Published:Monday | May 13, 2019 | 12:28 AMPaul Clarke/Gleaner Writer
Charles Buchanan
Charles Buchanan

Facing a plethora of challenges caused by breaks and limited inflows, the National Water Commission (NWC) is to widen its structured rationalisation of the commodity to boost distribution efforts, particularly in the Corporate Area and sections of St Catherine.

Residents in several communities have been complaining about a lack of water, sometimes for periods lasting up to a week.

Communications manager at the NWC, Charles Buchanan, told The Gleaner that less-than-adequate inflows through the recommissioned 12-inch bypass along Mandela Highway and the decreasing volume of stored water at the Mona Reservoir have exacerbated the problem.

Distribution

He said the agency is looking at ways to make the commodity available in some of the most affected areas by diverting water from some well-served areas.

“The primary thing has to be how we can shift water from some areas to service those more affected, because there are areas that are well serviced, and so we are trying to make sure, as much as humanly possible, to move the water around to enable some reasonable level of equity in the distributed supply,” said Buchanan.
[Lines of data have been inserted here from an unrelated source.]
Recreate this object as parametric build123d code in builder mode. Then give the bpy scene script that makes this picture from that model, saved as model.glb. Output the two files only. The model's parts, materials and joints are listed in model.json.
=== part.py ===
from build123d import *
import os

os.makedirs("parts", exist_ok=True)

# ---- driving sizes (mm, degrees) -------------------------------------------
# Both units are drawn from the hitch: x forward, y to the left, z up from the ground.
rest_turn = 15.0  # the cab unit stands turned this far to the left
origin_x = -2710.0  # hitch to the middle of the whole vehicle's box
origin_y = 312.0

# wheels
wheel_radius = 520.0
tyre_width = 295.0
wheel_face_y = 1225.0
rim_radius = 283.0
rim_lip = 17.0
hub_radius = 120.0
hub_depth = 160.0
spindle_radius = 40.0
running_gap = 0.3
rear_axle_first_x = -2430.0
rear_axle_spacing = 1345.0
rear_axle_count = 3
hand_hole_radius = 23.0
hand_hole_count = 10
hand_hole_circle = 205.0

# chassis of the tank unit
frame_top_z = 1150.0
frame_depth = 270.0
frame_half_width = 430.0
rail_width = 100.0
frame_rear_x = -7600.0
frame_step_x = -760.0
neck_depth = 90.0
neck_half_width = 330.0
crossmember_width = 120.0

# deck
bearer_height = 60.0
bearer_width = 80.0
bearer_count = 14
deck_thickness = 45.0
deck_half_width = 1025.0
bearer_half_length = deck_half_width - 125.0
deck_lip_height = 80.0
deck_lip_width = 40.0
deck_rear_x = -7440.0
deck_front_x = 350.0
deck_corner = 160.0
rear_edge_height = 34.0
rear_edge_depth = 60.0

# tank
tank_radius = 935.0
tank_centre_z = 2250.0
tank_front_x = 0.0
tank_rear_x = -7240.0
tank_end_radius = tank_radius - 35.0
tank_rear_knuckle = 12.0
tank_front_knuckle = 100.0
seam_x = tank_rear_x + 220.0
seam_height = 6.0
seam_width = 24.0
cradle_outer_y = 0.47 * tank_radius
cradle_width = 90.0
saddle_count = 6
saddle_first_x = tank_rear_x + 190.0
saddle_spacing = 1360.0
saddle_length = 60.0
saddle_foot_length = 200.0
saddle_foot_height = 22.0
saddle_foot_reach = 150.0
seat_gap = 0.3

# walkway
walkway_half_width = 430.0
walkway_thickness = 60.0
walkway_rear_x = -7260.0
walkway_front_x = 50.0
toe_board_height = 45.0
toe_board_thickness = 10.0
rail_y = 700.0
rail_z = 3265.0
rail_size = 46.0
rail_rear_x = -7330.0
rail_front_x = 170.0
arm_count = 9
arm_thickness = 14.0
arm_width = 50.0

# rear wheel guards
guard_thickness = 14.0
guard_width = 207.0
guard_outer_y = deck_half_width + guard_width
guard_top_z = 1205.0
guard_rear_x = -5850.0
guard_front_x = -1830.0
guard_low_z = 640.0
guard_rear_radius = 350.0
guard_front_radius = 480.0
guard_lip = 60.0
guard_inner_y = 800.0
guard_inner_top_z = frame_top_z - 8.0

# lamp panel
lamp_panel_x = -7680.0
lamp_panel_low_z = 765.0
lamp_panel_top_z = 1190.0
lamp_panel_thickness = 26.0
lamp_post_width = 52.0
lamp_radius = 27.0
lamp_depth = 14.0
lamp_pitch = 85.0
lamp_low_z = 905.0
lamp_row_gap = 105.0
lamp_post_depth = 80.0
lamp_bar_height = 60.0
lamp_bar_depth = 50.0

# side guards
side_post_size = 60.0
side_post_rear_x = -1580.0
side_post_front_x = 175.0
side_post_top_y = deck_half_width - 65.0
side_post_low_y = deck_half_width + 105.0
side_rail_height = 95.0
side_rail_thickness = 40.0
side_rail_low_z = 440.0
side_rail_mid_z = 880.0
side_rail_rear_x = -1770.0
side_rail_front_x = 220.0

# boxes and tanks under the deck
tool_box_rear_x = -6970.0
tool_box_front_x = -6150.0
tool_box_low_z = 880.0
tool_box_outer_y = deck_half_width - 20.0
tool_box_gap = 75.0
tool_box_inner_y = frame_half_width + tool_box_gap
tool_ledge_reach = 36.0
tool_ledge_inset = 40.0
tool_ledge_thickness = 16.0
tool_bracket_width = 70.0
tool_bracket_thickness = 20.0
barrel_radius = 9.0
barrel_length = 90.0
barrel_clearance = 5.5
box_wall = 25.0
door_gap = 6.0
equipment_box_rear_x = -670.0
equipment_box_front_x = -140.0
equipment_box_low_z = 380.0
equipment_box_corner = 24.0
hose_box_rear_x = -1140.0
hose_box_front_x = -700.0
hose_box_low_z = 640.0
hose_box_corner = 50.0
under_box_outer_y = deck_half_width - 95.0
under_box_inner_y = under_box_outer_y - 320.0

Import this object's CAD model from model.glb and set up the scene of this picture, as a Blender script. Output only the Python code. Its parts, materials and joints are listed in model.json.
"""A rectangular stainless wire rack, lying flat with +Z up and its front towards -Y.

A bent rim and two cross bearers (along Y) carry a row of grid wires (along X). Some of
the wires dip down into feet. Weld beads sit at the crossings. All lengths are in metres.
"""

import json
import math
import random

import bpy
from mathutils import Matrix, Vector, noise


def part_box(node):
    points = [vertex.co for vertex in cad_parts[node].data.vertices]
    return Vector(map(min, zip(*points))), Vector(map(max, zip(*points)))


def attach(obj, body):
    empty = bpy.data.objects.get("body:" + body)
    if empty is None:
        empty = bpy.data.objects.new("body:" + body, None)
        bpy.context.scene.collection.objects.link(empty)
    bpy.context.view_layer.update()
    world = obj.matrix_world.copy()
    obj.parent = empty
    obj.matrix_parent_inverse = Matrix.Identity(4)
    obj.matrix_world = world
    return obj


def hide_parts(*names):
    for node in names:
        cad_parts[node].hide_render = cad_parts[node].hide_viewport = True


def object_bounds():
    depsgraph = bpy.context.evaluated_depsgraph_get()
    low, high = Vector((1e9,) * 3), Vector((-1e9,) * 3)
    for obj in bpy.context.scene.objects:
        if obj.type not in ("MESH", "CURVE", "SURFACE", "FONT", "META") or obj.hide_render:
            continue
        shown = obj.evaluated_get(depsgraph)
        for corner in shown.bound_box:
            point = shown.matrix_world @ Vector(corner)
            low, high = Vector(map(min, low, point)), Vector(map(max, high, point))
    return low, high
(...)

He said that the commissioned 1.5-kilometre, 12-inch bypass pipeline, which was laid along the northern side of Mandela Highway to bypass the break on the 18-inch main, has been getting just about 2.7 million gallons of water per day from the Ferry system that had been out entirely since December.

Buchanan explained that normal flows on the 12-inch line would normally be about 5.5 million gallon, adding that the NWC currently receives roughly 2.7 million gallons per day on some days, less than a half of normal inflows. He said that the bypass is a temporary fix as work is ongoing to get the 18-inch main back into service.

“The compounding issue is that had other things being equal, and Mona, Hermitage and Constant Spring had been operating at normal levels, we would now be seeing a significant improvement in the issues we encountered in the first three months of the year [when within two weeks, the NWC reported several major breaks along Mandela Highway and Constant Spring Road].

“The problem is that while we have made an improvement from this side, it has come at the same time that there is a worsening of the inflows coming into our facilities due to drought conditions.”

So at the moment, we are receiving about four million gallons of water into the Hermitage Dam each day from a combination of three different sources, when we need to be getting somewhere in the region of 10 to 12 million gallons,” Buchanan noted.

In addition, the Hope River, which supplies the Hope Filter Plant to go into the Mona Reservoir, is only pushing two million gallons, which, Buchanan said, is not even enough to fully operate the Hope Filter Plant, which needs about six million gallons per day.

In April, Minister without Portfolio in the Ministry of Economic Growth and Job Creation Pearnel Charles Jr announced at a Red Stripe-initiated Water Forum in Kingston, a raft of multimillion-dollar projects to bolster Jamaica’s water-sustainability efforts, beginning with a US$42.5 million, five-year programme that will target Kingston and St Andrew.